Steve Sahara: One thing that occurs to me, listening to everyone around the table, is that it is very useful to have these roundtables, because we can get an exchange across the table and hear other views, especially from the investor side, which is always helpful and usually positive for structurers.
I think the rating agencies have done a good job of trying to take care of the realities of the market and respond to what investors need when they think about equity securities. I think, going back to the CEBS conversation, however, that they [CEBS] don’t seem to have that type of input as directly available to them.
We have talked about the somewhat subtle distinctions between European investors as opposed to their US counterparts, and established that it is a bit more conservative here. People don’t tend to go as far up the curve as often, they are more risk adverse, the charters are sometimes stricter in terms of what they can do and, therefore, when we look at adding more equity features to securities, Europe is probably the more difficult market to do that in.

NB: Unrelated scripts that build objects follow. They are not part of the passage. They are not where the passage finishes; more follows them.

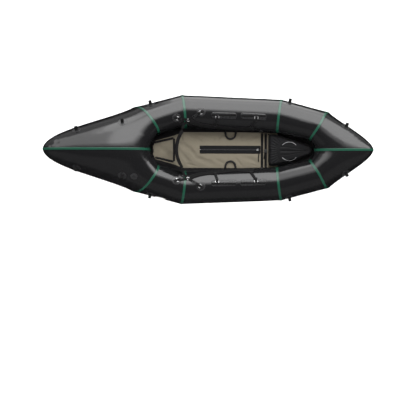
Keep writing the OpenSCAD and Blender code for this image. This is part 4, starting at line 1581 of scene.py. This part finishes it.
def sewnDown(place, normal):
    # the groove and seams of the centre panel, the pleats at its aft end, and a few soft dimples
    if normal.z < 0.25:
        return place
    y = abs(place.y - foot["middleY"])
    dx, dy = [value - middle * mm for value, middle in zip(place, foot["pleatMiddle"])]
    far, angle = math.hypot(dx, dy), math.degrees(math.atan2(dy, -dx))
    inPanel = between(place.x, foot["grooveEnds"])
    drop = foot["groove"] * bell(y, 4.0 * mm) * inPanel
    drop += foot["seam"] * bell(y - bandHalf(place.x), 2.6 * mm) * inPanel
    if abs(angle) < 62:
        fan = between(far, foot["pleatBand"]) * (1 - smoothStep(48, 62, abs(angle)))
        drop += foot["pleatDepth"] * fan * (0.5 - 0.5 * math.cos(math.radians(angle) * foot["pleats"]))
        drop += sum(foot["seam"] * bell(far - seam * mm, 2.2 * mm) for seam in foot["pleatSeams"])
    dimple = max(0, noise.noise(place * 24)) * smoothStep(0.18, 0.26, abs(dy) + abs(dx) * 0.4)
    place.z -= drop + foot["dimple"] * dimple
    return place


def makeCushion():
    piece = puffed("foot_cushion_cover", "foot_cushion", cushionCloth, "root", foot,
                   smooth=3)
    reshaped(piece, crowned)
    reshaped(piece, sewnDown)
    return topOf(piece)


onCushion = makeCushion()


def makeWelts():
    middle = Vector((*foot["pleatMiddle"], 0)) * mm
    radius = foot["weltRadius"] * mm
    lines = []
    for start in foot["weltStarts"]:
        arc = [middle + Vector((math.cos(angle), math.sin(angle), 0)) * radius
               for angle in map(math.radians, range(start, start + 97, 4))]
        lines.append([onCushion(point, 1.1 * mm) for point in arc])
    roundTube("cushion_welt_cord", lines, foot["welt"], greyWelt, stands=["cushion_welt"])


def makeCentreBands():
    bm = strapMesh()
    rows = []
    stops = [x * mm for x in range(608, 842, 6)]
    halves = [bandHalf(x) for x in stops]
    widths = [half * foot["bandWidth"] for half in halves]
    for sign in (1, -1):
        line = [onCushion(Vector((x, foot["middleY"] + sign * half * foot["bandAside"], 0)), 0.9 * mm)
                for x, half in zip(stops, halves)]
        addRibbon(bm, line, [up] * len(line), widths, cuts=6, crown=2.2 * mm)
        rows.append(line)
    piece = finishStrap(bm, "cushion_centre_bands", cushionCloth, 1.0 * mm,
                        stands=["cushion_centre_panel"])
    bm = openForSewing(piece)
    for line in rows:
        for edge in (-foot["bandSeam"], foot["bandSeam"]):
            seam = [point + Vector((0, edge * width, 0.8 * mm)) for point, width in zip(line, widths)]
            stitchRow(bm, seam, [up] * len(seam), lift=0.3 * mm, pitch=5 * mm)
    closeSewn(piece, bm)


def makeSideWelt():
    starboard = [(512, -90), (516, -118), (536, -131), (620, -118), (680, -103), (745, -84), (800, -62),
                 (850, -34), (873, -4)]
    port = [(x, -y) for x, y in reversed(starboard)]
    hem = smoothLine([(x, y, 112) for x, y in starboard + port], 8)
    roundTube("cushion_side_welt", [hem], foot["sideWelt"], bindingTape, ring=True)


makeWelts()
makeCentreBands()
makeSideWelt()
print("foot cushion is stuffed and welted")


# ---- cross straps, buckle and small ties ----

cross = {"x": (458, 488), "half": 146, "thick": 1.4 * mm,
         "tail": [(488, -20, 79), (484, -46, 74), (480, -74, 67)]}
ties = {"width": 9 * mm, "thick": 1.3 * mm,
        "routes": [[(433, -12, 66), (430, -40, 68), (427, -70, 66), (429, -98, 66)],
                   [(512, 118, 90), (540, 96, 118), (566, 66, 145), (582, 44, 152)],
                   [(505, 132, 84), (530, 128, 100), (556, 126, 112), (580, 122, 118)]]}


def addFlatStrap(bm, route, width):
    line = smoothLine(route)
    addRibbon(bm, line, [up] * len(line), width)
    return line


def makeCrossStraps():
    bm = strapMesh()
    rows = []
    for x in cross["x"]:
        stops = range(-cross["half"], cross["half"] + 1, 24)
        route = [(x, y, 66.2 + 1.2 * math.cos(y * 0.03)) for y in stops]
        rows.append(addFlatStrap(bm, route, strap["width"] - 1 * mm))
    addFlatStrap(bm, cross["tail"], strap["width"] - 2 * mm)
    piece = finishStrap(bm, "cross_strap_webbing", webbing, cross["thick"], stands=["cross_straps"])
    bm = openForSewing(piece)
    for line in rows:
        for end in (3, -4):
            barTack(bm, line[end] + up * 0.9 * mm, Vector((0, 1, 0)), up, 16 * mm)
    closeSewn(piece, bm)


def makeSmallTies():
    bm = strapMesh()
    for route in ties["routes"]:
        addFlatStrap(bm, route, ties["width"])
    finishStrap(bm, "small_ties", webbing, ties["thick"])


makeCrossStraps()
makeSmallTies()
print("cross straps are threaded")


# ---- metal and plastic that keep the frame's own shapes ----

finishes = {"zip_slider": steel, "zip_end_stop": steel, "zip_pull": blackNickel,
            "cam_buckle_frame": blackPlastic, "cam_buckle_lever": blackPlastic,
            "valve_body": rubber, "valve_cap": blackPlastic, "valve_flap": rubber, "valve_tether": rubber,
            "skeg": blackPlastic, "skeg_base": rubber}
for name, material in finishes.items():
    for slot in nodes[name].material_slots:
        slot.material = material
print("small parts have their finish")
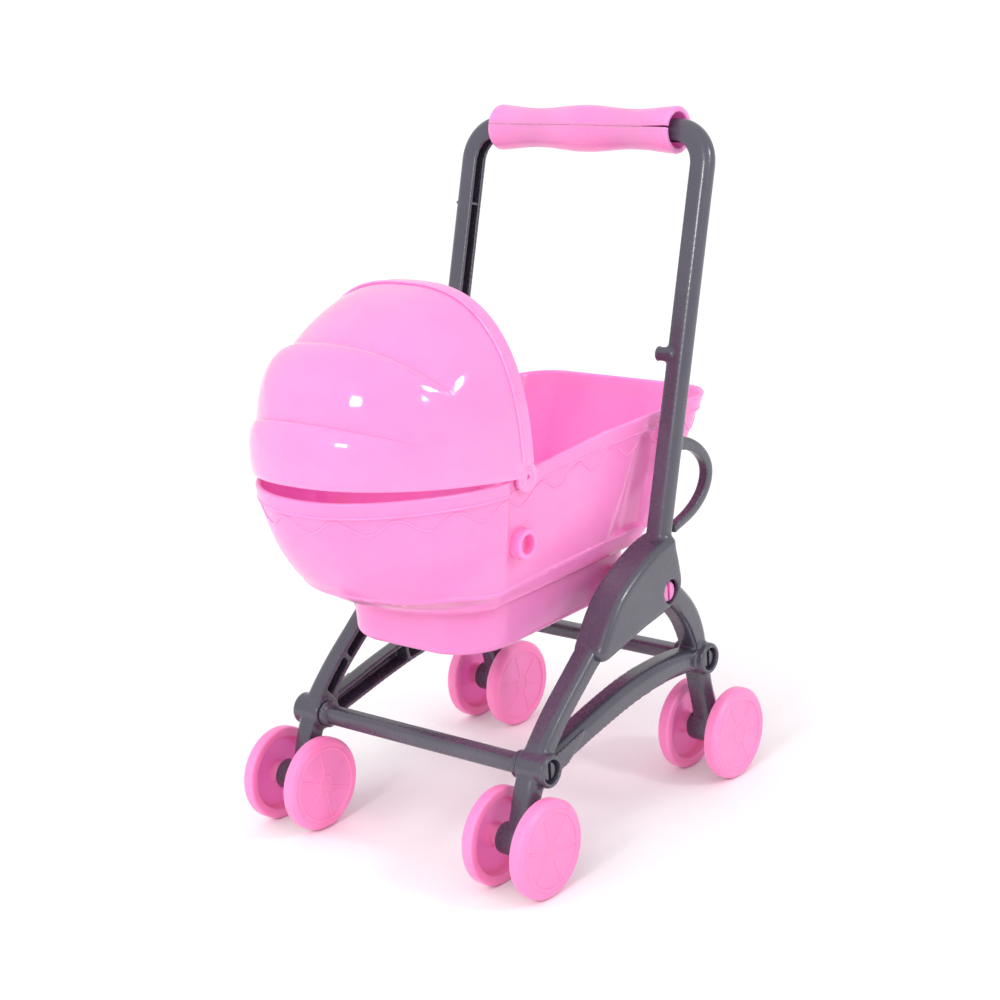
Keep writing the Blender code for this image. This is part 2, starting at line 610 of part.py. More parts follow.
def tub():
    """The bassinet: a deep bowl in front, straight sides behind the hood's pivots, a flared tail."""
    bowl_step = BOWL_HALF_WIDTH - TUB_HALF_WIDTH
    heights = [TUB_BOTTOM + (TUB_RIM - TUB_BOTTOM) * t for t in (0.0, 0.04, 0.12, 0.25, 0.45, 0.7)]
    rings = []
    for z in heights:
        ring = tub_ring(z, 2.2 * MM if z == TUB_BOTTOM else 0.0, bowl_step)
        rings.append([(x, y, rim_height(z, rise)) for x, y, rise in ring])
    for inset, drop in ((0.0, 0.4 * MM), (0.4 * MM, 0.0), (SHELL, 0.0)):
        ring = tub_ring(TUB_RIM, inset, bowl_step)
        rings.append([(x, y, rim_height(TUB_RIM, rise) - drop) for x, y, rise in ring])
    for z in heights[:1:-1] + [TUB_BOTTOM + SHELL]:
        deep = z == TUB_BOTTOM + SHELL
        ring = tub_ring(z, SHELL + (1.5 * MM if deep else 0.0), bowl_step)
        rings.append([(x, y, TUB_BOTTOM + SHELL if deep else rim_height(z, rise)) for x, y, rise in ring])
    made = loft("tub", rings)
    for word, side in SIDES:
        join(made, cylinder("tub_socket_" + word, SOCKET_RADIUS, 38.0 * MM, 44.6 * MM, SOCKET, side, 20))
    for word, side in SIDES:
        cut(made, cylinder("tub_socket_bore_" + word, SOCKET_BORE, 40.9 * MM, 47 * MM, SOCKET, side, 16))
        cut(made, cylinder("tub_pivot_bore_" + word, PIVOT_STUD + GAP, 36 * MM, 50 * MM, PIVOT, side, 16))
    finish(made, PINK, 0.25)


# ---- hood ----

def hood_radius(angle):
    """Distance from the hinge axis to the dome's crown line, at an angle in degrees above level."""
    low, high = CREASES
    fold = CREASE_RADIUS
    spans = ((HOOD_LIP, low, HOOD_REACH, fold, 1.6 * MM), (low, high, fold, fold, 2.4 * MM),
             (high, 90.0, fold, HOOD_RISE, 0.9 * MM))
    for start, stop, near, far, bulge in spans:
        if angle <= stop:
            t = (angle - start) / (stop - start)
            return between(near, far, t) + bulge * math.sin(math.pi * t) ** 0.75
    return HOOD_RISE


def hood_arch(angle, offset_y, inset):
    """One arch of the hood, from its left foot over the top to its right foot."""
    crown = hood_radius(angle)
    share = (angle - HOOD_LIP) / (90 - HOOD_LIP)
    plain = between(HOOD_REACH, HOOD_RISE, share)
    power = between(2.0, 3.0, share)
    lean = math.radians(angle)
    points = []
    count = 22
    for i in range(count + 1):
        turn = math.radians(between(1.6, 178.4, i / count))
        across, out = quarter(min(turn, math.pi - turn), power)
        fold = out ** 3
        reach = (between(plain, crown, fold) - inset) * out
        x = (BOWL_HALF_WIDTH + 0.3 * MM - inset) * across * (1 if turn < math.pi / 2 else -1)
        points.append(Vector((x, PIVOT[0] - reach * math.cos(lean) + offset_y, PIVOT[1] + reach * math.sin(lean))))
    return points


def hood():
    """The dome: three folds that fan out from the pivots, an arch along the opening and two pivot tabs."""
    low, high = CREASES
    angles = [HOOD_LIP, 12.0, 18.0, 23.0, low, 30.0, 38.0, 46.0, high, 55.0, 66.0, 78.0, 90.0]
    setback = HOOD_REAR_Y - PIVOT[0]
    outer = [hood_arch(angle, 0.0, 0.0) for angle in angles] + [hood_arch(90.0, setback, 0.0)]
    inner = [hood_arch(angle, 0.0, SHELL) for angle in angles] + [hood_arch(90.0, setback, SHELL)]
    bm = bmesh.new()
    skins = [[[bm.verts.new(point) for point in arch] for arch in skin] for skin in (outer, inner)]
    rows = len(skins[0])
    count = len(skins[0][0])
    for skin in skins:
        for r in range(rows - 1):
            for i in range(count - 1):
                bm.faces.new((skin[r][i], skin[r][i + 1], skin[r + 1][i + 1], skin[r + 1][i]))
    edge = [(0, i) for i in range(count)] + [(r, count - 1) for r in range(1, rows)]
    edge += [(rows - 1, i) for i in range(count - 2, -1, -1)] + [(r, 0) for r in range(rows - 2, 0, -1)]
    for (r, i), (s, j) in zip(edge, edge[1:] + edge[:1]):
        bm.faces.new((skins[0][r][i], skins[0][s][j], skins[1][s][j], skins[1][r][i]))
    made = mesh_object("hood", bm)
    tab_inner_x = TUB_HALF_WIDTH + GAP
    for word, side in SIDES:
        join(made, cylinder("hood_tab_" + word, TAB_RADIUS, tab_inner_x, TAB_OUTER_X, PIVOT, side, 24))
        join(made, cylinder("hood_stud_" + word, PIVOT_STUD, TUB_HALF_WIDTH - 2.6 * MM, tab_inner_x + 1 * MM,
                            PIVOT, side, 12))
    finish(made, PINK, 0.15)


wheel_sets()
for side_word, side_sign in SIDES:
    side_frame(side_word, side_sign)
crossbar("crossbar_front", FRONT_BOSS, (1.0, 1.0))
crossbar("crossbar_rear", REAR_BOSS, (1.2, 0.85))
handle()
grip_half("grip_upper", 1)
grip_half("grip_lower", -1)
base_tray()
tub()
hood()
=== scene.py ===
"""Looks of the doll stroller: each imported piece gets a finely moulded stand-in of glossy toy plastic.

Axes and origin are the frame's: +X is the stroller's left, -Y its front, +Z up. Lengths are in metres, worked
out from millimetres with MM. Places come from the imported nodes' boxes and from the hood's hinge.
"""
import json
import math

import bmesh
import bpy
from mathutils import Matrix, Vector

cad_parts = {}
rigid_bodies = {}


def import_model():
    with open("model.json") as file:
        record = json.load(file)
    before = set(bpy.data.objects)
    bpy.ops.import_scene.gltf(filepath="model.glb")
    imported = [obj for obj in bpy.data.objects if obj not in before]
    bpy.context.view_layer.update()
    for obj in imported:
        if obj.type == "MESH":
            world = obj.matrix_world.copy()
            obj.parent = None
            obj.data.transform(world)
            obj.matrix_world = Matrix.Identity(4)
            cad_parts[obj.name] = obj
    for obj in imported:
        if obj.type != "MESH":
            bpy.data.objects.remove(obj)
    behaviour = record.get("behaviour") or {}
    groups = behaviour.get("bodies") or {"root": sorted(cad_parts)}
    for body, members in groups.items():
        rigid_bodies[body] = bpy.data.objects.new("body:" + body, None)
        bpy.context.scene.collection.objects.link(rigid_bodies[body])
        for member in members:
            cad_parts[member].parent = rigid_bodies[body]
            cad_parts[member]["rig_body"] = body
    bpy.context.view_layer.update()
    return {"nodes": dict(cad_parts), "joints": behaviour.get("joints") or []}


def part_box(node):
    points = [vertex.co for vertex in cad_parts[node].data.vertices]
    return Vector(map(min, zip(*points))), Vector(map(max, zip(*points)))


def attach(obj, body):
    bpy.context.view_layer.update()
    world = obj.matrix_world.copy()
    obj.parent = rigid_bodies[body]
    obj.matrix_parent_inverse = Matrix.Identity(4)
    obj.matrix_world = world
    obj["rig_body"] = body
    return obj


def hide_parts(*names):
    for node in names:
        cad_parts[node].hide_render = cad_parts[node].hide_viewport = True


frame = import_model()

MM = 0.001


def node_box(name):
    low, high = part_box(name)
    return Vector(low), Vector(high)


def middle(name):
    low, high = node_box(name)
    return (low + high) / 2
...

We also mentioned the distinctions in retail and private bank markets. If you can issue in the US retail sector, it’s a fantastically deep market: Europe doesn’t have the same type of thing for issuers to fall back on, especially not in large size, so meeting the needs of European institutional investors, I think, is critical, and decision-makers, be they CEBS or otherwise, really need to hear from the market.
David Soanes: One word of caution I would add is that of all the people you met when you bought these securities, virtually none of them will be in their jobs when they come up for call.
Raphael Robelin: In some cases, yes. When it is a BBVA five-year deal, you can probably expect the treasurer to still be around in five years’ time: when it is a Barclays with a non-step in 20 years’ time, probably not. The caveat is, I hope I will be retired as well!